The modules seem to be effective tools for teaching students what we think are critical concepts. But like all technologies and learning tools, they have their limitations and constraints. Several issues we have confronted already are the flexibility and sustainability of the project. Like all curricular materials, the modules reflect the intellectual perspective of their creators. We understand that instructors may want to teach a concept from a different historical or theoretical vantage point that is not currently reflected in the module itself. We hope that this will inspire others to want to create additional materials for modules as well. For example, it would be ideal to have several modules on the concept of whiteness that approach the concept from a variety of feminist approaches. In order to ensure the sustainability of the module project, we have to keep the current modules “fresh” and create new modules. This can be a labor-intensive endeavor.

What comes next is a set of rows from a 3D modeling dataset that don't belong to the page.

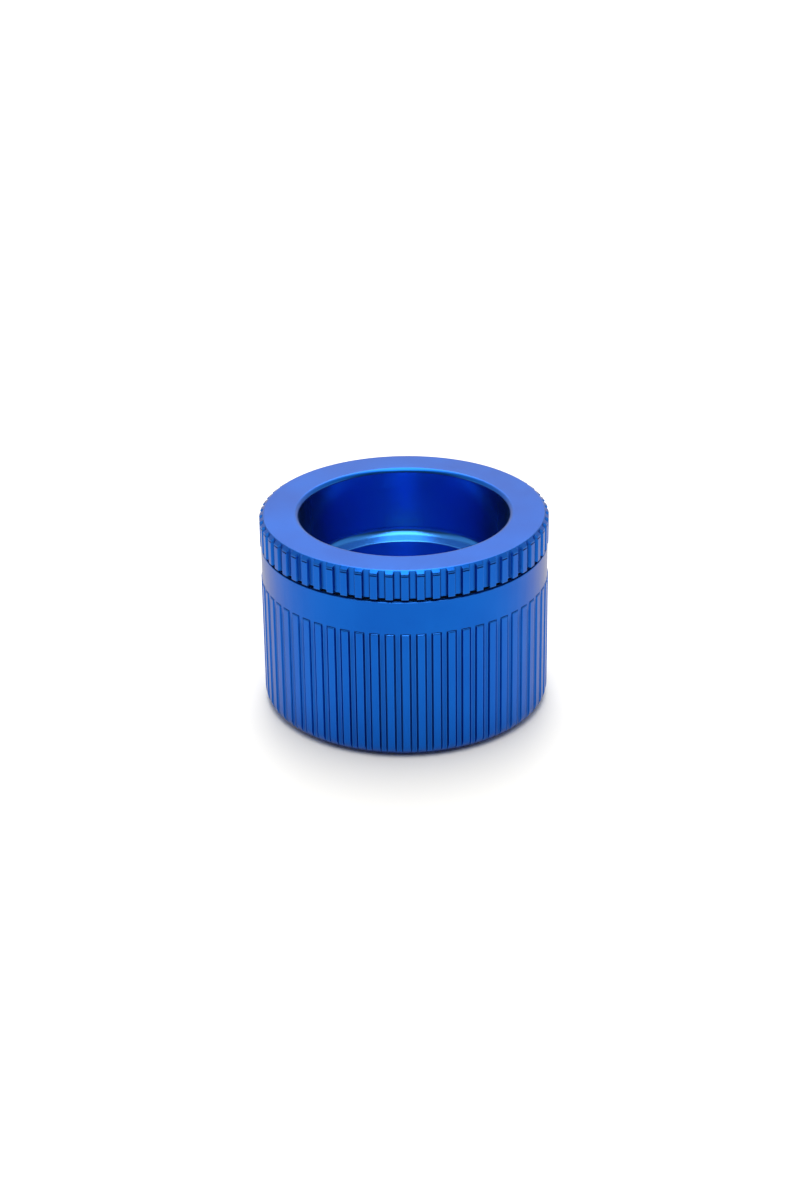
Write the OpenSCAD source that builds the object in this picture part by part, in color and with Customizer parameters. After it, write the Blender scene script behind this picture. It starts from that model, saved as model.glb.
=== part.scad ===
// Screw-type pill crusher: a fluted cup with a hollow, knurled press head that screws down into it.
// The origin is the centre of the foot, with +Z up. All sizes are in millimetres.

/* [Overall] */
// Diameter over the lands of the knurling
outer_d = 50; // [41:0.5:64]
// Height of the closed crusher
total_h = 35; // [32:0.5:48]

/* [Knurling] */
// Number of flutes round the cup and round the head
flute_count = 60; // [40:1:72]
// Width of a flute at its mouth
flute_w = 1.4; // [1.1:0.05:1.6]
// Width of a flute at its floor
flute_floor_w = 0.85; // [0.6:0.05:1]
// Depth of the flutes in the head
head_flute_depth = 0.7; // [0.3:0.05:0.9]
// Depth of the flutes in the cup
cup_flute_depth = 0.2; // [0.15:0.05:0.5]

/* [Cup] */
// Height of the fluted grip, from the foot to the smooth band
grip_h = 23.4; // [18:0.1:28]
// How far the smooth band lies below the lands
band_step = 0.15; // [0.1:0.01:0.3]
// Radius of the rounding round the foot
foot_round = 2.5; // [1:0.1:3]
// Thickness of the floor
floor_t = 5; // [4:0.1:7]
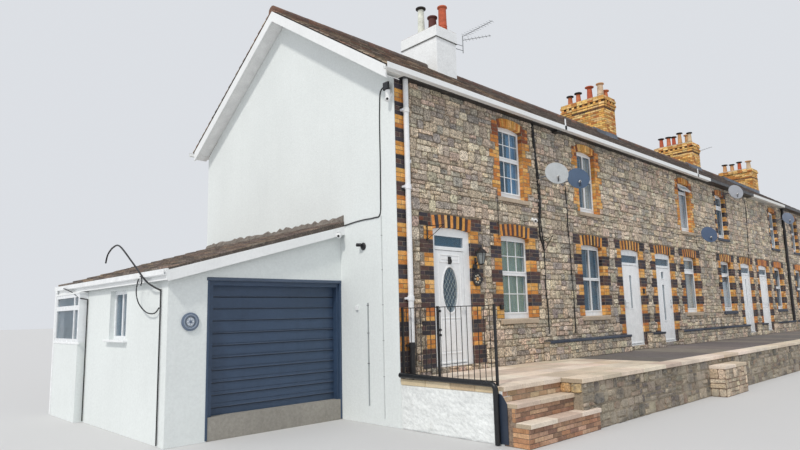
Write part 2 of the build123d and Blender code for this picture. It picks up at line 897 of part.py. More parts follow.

But we want to make clear that our turn to technology is to aid feminist praxis and is not merely an effort to “keep up” with the demand for innovation qua innovation’s sake nor is it a simple salve for the many challenges within higher education. Institutions of higher education are undergoing structural and ideological changes that include the commodification of knowledge production, the commercialization of learning, and the privileging of consumer interests in pedagogy and curricular design. The digital turn in higher education must be understood in terms of these broader institutional changes, which have been especially challenging for smaller liberal arts departments, like GWSS, to negotiate. By digitalizing aspects of our curriculum, we do not intend to make our courses larger and more appealing or to devalue the labor of our instructors. Moreover, we remain sensitive to issues of access and consider the limitations that arise when complex and often “triggering” material is not presented in “real time.” Nevertheless, we remain hopeful in light of these challenges and continue to be excited about the new directions in feminist learning and potential for trans-disciplinary collaborations this project might engender.